— Work to do —
Print all entries word for word.

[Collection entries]
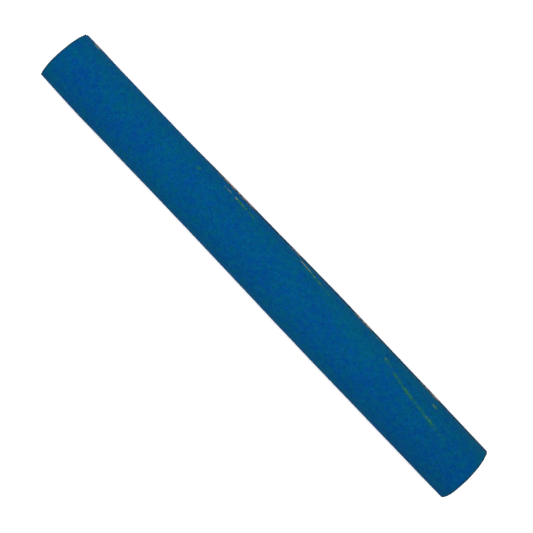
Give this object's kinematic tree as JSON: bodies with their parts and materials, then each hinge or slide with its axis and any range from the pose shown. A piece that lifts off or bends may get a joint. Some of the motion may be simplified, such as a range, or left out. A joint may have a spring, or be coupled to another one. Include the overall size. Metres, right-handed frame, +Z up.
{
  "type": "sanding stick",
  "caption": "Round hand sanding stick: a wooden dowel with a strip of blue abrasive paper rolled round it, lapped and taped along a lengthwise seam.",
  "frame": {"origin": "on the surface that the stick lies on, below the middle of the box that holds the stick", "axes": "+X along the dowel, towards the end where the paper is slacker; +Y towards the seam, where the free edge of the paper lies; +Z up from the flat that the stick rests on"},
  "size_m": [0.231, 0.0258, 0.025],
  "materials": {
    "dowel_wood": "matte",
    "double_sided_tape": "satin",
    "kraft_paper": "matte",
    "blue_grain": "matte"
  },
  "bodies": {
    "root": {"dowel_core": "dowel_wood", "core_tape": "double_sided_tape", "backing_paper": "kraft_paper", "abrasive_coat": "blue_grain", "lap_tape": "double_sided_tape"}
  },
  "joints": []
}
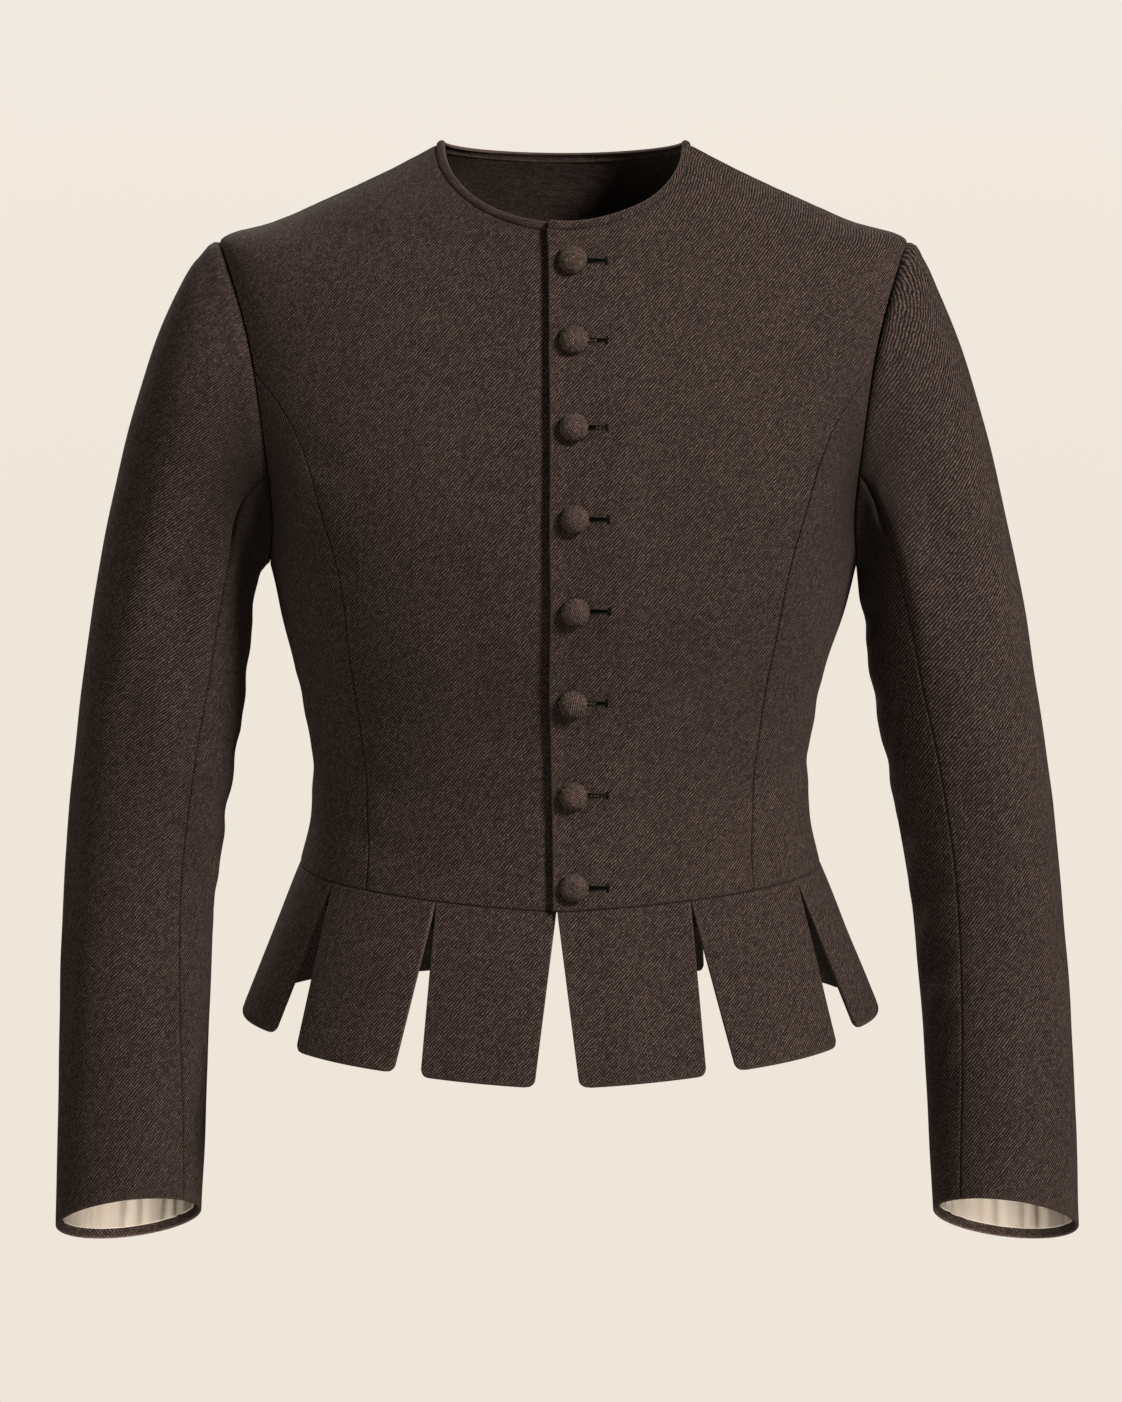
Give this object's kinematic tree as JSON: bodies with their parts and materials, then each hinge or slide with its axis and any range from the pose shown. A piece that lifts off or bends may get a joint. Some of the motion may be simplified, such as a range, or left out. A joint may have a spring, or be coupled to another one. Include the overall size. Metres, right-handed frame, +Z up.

— Output —
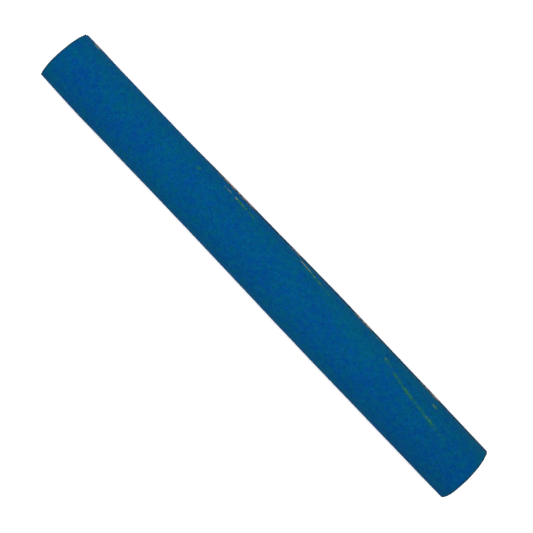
Give this object's kinematic tree as JSON: bodies with their parts and materials, then each hinge or slide with its axis and any range from the pose shown. A piece that lifts off or bends may get a joint. Some of the motion may be simplified, such as a range, or left out. A joint may have a spring, or be coupled to another one. Include the overall size. Metres, right-handed frame, +Z up.
{
  "type": "sanding stick",
  "caption": "Round hand sanding stick: a wooden dowel with a strip of blue abrasive paper rolled round it, lapped and taped along a lengthwise seam.",
  "frame": {"origin": "on the surface that the stick lies on, below the middle of the box that holds the stick", "axes": "+X along the dowel, towards the end where the paper is slacker; +Y towards the seam, where the free edge of the paper lies; +Z up from the flat that the stick rests on"},
  "size_m": [0.231, 0.0258, 0.025],
  "materials": {
    "dowel_wood": "matte",
    "double_sided_tape": "satin",
    "kraft_paper": "matte",
    "blue_grain": "matte"
  },
  "bodies": {
    "root": {"dowel_core": "dowel_wood", "core_tape": "double_sided_tape", "backing_paper": "kraft_paper", "abrasive_coat": "blue_grain", "lap_tape": "double_sided_tape"}
  },
  "joints": []
}
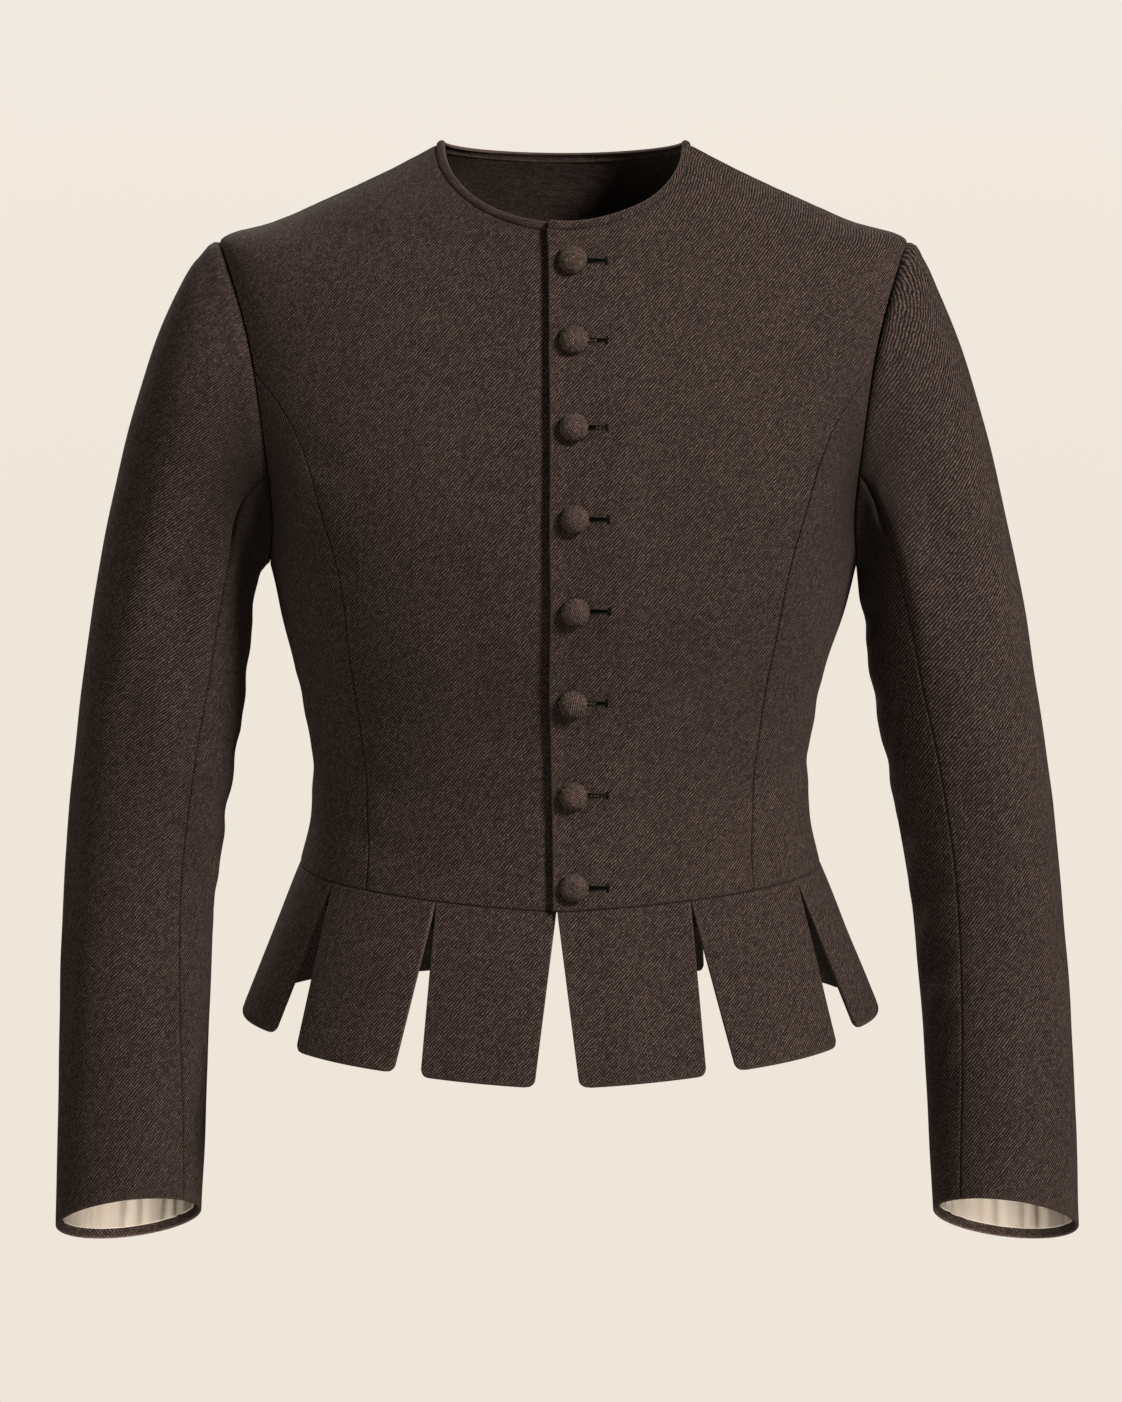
Give this object's kinematic tree as JSON: bodies with their parts and materials, then each hinge or slide with its axis and any range from the pose shown. A piece that lifts off or bends may get a joint. Some of the motion may be simplified, such as a range, or left out. A joint may have a spring, or be coupled to another one. Include the overall size. Metres, right-handed frame, +Z up.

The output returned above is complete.